Goal of the exercise
The line containing "bpy.data.objects.remove(obj)" marks where to begin; quote it and every line after it through the end of the data, exactly as written.
-- START OF Data provided --
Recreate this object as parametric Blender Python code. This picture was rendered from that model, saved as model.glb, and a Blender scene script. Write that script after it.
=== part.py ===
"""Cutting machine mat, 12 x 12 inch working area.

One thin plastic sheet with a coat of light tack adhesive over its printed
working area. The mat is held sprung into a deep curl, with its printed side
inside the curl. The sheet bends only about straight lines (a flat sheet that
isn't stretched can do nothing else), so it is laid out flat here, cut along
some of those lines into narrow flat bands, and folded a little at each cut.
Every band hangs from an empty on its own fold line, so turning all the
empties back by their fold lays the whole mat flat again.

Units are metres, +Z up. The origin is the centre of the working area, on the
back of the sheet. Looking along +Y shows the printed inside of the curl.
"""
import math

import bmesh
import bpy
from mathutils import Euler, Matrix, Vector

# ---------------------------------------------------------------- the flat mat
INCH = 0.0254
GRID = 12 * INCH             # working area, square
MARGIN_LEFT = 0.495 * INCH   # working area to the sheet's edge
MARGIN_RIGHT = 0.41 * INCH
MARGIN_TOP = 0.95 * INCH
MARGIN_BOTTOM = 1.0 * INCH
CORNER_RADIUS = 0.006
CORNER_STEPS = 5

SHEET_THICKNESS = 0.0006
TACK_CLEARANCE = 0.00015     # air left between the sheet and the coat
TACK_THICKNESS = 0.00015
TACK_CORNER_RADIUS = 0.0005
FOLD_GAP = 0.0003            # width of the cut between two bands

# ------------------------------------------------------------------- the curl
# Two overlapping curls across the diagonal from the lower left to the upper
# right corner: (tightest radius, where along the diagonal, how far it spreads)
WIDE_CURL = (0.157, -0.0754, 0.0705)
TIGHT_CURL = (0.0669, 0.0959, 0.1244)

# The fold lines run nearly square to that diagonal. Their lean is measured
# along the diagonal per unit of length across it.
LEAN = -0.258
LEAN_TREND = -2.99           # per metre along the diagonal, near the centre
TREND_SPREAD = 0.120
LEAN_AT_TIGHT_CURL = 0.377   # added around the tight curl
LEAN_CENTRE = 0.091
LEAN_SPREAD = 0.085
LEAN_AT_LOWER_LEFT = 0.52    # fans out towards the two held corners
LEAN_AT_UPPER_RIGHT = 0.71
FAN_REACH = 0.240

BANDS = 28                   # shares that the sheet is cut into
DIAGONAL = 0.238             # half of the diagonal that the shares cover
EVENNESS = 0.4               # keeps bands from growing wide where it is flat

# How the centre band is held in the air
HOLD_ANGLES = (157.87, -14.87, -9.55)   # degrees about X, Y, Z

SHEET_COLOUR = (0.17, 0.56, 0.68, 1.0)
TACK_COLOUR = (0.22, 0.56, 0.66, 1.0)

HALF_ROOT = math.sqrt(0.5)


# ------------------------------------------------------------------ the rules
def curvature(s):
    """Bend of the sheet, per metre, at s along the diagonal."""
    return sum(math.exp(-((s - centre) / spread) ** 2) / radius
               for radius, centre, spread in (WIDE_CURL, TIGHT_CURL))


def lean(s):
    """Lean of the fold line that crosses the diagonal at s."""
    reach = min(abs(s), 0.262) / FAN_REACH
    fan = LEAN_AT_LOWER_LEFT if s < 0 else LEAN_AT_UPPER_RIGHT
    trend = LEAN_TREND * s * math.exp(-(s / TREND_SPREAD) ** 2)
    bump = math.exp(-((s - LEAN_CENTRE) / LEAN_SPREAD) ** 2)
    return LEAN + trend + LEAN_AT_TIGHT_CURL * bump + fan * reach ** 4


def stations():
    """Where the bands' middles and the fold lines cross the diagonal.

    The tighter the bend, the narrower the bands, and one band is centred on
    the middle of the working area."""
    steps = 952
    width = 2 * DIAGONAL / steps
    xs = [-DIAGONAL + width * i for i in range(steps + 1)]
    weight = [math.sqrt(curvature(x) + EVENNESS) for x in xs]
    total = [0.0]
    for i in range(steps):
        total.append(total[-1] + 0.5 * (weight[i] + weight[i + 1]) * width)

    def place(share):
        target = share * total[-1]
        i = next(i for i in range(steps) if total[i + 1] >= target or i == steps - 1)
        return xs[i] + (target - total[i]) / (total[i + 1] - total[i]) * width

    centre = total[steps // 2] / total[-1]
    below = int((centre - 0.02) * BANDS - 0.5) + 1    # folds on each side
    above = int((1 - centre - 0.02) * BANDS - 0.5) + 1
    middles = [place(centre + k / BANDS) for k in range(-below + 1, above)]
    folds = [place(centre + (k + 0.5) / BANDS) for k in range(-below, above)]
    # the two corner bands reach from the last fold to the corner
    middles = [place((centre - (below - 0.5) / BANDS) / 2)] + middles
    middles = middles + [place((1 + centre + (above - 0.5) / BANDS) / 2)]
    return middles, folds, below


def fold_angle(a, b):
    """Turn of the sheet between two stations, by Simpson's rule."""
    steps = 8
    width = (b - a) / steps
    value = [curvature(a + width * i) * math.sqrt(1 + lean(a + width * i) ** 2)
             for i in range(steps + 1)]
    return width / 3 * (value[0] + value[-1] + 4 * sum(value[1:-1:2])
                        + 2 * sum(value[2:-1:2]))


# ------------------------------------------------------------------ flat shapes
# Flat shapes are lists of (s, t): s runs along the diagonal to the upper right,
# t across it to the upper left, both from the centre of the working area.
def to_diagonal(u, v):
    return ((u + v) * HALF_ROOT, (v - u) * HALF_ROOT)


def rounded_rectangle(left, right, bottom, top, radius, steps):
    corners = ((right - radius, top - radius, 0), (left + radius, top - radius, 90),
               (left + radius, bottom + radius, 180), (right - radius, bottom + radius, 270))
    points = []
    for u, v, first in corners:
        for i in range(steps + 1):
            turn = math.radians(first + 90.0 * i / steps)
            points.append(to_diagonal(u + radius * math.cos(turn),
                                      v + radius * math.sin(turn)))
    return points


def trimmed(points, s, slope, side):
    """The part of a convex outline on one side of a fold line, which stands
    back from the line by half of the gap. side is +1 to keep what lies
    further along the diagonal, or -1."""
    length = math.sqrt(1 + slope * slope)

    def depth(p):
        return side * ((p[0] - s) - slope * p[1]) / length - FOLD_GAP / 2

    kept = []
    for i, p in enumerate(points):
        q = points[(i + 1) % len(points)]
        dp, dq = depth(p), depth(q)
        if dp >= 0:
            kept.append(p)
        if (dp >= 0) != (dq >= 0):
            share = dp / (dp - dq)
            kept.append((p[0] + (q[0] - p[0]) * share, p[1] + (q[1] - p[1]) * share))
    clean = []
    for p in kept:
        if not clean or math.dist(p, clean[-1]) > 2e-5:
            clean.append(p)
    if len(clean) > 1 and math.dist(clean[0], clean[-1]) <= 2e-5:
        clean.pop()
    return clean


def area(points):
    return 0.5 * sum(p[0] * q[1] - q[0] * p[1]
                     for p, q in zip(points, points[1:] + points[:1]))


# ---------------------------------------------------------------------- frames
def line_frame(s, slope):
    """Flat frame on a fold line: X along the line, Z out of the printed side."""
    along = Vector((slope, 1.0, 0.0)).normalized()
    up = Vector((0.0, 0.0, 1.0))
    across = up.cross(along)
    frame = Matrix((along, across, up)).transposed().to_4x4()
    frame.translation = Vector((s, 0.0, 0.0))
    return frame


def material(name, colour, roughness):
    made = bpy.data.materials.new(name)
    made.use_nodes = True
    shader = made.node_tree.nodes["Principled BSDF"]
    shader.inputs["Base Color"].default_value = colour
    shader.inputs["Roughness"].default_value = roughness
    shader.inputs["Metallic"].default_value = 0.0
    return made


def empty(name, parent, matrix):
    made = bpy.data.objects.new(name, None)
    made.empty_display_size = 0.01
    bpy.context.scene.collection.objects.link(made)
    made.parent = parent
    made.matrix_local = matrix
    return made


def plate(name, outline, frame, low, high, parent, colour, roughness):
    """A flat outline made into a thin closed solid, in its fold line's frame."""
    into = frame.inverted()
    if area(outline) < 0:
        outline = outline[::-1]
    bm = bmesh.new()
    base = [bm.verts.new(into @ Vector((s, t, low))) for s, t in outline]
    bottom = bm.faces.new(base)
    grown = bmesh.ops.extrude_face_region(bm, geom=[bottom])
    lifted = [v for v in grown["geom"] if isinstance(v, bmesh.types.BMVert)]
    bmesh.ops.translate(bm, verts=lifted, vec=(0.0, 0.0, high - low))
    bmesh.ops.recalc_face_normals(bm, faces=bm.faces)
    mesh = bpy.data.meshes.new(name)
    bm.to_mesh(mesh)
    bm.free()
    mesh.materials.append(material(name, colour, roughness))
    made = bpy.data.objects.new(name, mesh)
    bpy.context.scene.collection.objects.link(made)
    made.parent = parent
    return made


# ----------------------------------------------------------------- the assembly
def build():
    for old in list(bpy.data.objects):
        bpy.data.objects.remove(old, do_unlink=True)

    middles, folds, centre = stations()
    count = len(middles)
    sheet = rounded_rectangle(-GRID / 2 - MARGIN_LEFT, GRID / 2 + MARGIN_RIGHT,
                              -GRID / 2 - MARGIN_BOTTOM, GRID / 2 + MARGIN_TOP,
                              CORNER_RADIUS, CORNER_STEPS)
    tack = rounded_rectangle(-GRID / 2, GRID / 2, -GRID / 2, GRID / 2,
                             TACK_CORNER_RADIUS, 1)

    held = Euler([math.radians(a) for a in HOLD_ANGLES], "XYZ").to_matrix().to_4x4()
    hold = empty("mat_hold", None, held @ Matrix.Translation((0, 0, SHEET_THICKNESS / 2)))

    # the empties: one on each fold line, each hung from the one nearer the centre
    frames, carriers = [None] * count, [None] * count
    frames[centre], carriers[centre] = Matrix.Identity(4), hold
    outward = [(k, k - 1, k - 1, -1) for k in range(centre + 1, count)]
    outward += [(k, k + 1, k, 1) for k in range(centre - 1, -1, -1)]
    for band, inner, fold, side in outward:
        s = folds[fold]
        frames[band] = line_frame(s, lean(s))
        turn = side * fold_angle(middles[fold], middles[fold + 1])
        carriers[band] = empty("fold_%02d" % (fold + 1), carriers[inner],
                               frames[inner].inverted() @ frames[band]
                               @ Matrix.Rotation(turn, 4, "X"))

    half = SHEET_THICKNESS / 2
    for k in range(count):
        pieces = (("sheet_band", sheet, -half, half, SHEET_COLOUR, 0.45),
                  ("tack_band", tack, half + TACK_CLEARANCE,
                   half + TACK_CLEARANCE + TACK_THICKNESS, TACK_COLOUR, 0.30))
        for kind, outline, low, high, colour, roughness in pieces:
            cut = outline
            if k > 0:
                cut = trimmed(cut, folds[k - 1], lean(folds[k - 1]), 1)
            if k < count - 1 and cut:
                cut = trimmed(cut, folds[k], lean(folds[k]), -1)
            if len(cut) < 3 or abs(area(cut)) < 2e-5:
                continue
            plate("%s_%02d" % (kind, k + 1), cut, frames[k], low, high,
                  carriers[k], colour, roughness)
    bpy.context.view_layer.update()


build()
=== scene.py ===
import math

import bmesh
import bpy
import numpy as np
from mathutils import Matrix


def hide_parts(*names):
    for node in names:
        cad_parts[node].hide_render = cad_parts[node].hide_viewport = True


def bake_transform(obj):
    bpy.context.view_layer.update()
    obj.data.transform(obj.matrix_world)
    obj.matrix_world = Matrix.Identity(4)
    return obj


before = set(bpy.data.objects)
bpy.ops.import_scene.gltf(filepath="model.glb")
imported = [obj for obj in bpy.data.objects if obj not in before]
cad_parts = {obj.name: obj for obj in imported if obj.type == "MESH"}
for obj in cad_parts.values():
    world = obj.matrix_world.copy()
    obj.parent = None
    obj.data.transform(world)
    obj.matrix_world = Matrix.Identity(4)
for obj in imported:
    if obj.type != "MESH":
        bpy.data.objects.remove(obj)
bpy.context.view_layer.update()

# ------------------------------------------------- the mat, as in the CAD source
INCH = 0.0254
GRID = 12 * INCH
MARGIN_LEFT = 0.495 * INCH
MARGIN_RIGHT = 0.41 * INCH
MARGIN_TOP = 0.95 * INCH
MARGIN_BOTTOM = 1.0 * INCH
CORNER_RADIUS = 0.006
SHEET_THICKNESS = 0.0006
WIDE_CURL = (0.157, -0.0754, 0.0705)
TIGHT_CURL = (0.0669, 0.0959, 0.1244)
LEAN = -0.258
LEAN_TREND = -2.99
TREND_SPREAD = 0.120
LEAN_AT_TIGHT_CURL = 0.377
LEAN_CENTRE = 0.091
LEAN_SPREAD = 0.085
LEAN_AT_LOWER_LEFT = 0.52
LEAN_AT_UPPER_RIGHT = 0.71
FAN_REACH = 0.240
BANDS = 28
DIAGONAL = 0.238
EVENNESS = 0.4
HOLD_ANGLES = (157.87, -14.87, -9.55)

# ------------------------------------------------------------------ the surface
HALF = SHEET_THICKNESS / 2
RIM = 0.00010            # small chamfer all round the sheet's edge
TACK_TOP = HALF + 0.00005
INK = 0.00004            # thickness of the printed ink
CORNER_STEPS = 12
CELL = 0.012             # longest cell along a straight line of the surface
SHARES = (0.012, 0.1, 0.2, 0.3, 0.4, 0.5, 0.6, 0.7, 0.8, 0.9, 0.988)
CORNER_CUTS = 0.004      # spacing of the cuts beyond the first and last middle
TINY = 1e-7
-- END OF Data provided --
Answer in full
        bpy.data.objects.remove(obj)
bpy.context.view_layer.update()

# ------------------------------------------------- the mat, as in the CAD source
INCH = 0.0254
GRID = 12 * INCH
MARGIN_LEFT = 0.495 * INCH
MARGIN_RIGHT = 0.41 * INCH
MARGIN_TOP = 0.95 * INCH
MARGIN_BOTTOM = 1.0 * INCH
CORNER_RADIUS = 0.006
SHEET_THICKNESS = 0.0006
WIDE_CURL = (0.157, -0.0754, 0.0705)
TIGHT_CURL = (0.0669, 0.0959, 0.1244)
LEAN = -0.258
LEAN_TREND = -2.99
TREND_SPREAD = 0.120
LEAN_AT_TIGHT_CURL = 0.377
LEAN_CENTRE = 0.091
LEAN_SPREAD = 0.085
LEAN_AT_LOWER_LEFT = 0.52
LEAN_AT_UPPER_RIGHT = 0.71
FAN_REACH = 0.240
BANDS = 28
DIAGONAL = 0.238
EVENNESS = 0.4
HOLD_ANGLES = (157.87, -14.87, -9.55)

# ------------------------------------------------------------------ the surface
HALF = SHEET_THICKNESS / 2
RIM = 0.00010            # small chamfer all round the sheet's edge
TACK_TOP = HALF + 0.00005
INK = 0.00004            # thickness of the printed ink
CORNER_STEPS = 12
CELL = 0.012             # longest cell along a straight line of the surface
SHARES = (0.012, 0.1, 0.2, 0.3, 0.4, 0.5, 0.6, 0.7, 0.8, 0.9, 0.988)
CORNER_CUTS = 0.004      # spacing of the cuts beyond the first and last middle
TINY = 1e-7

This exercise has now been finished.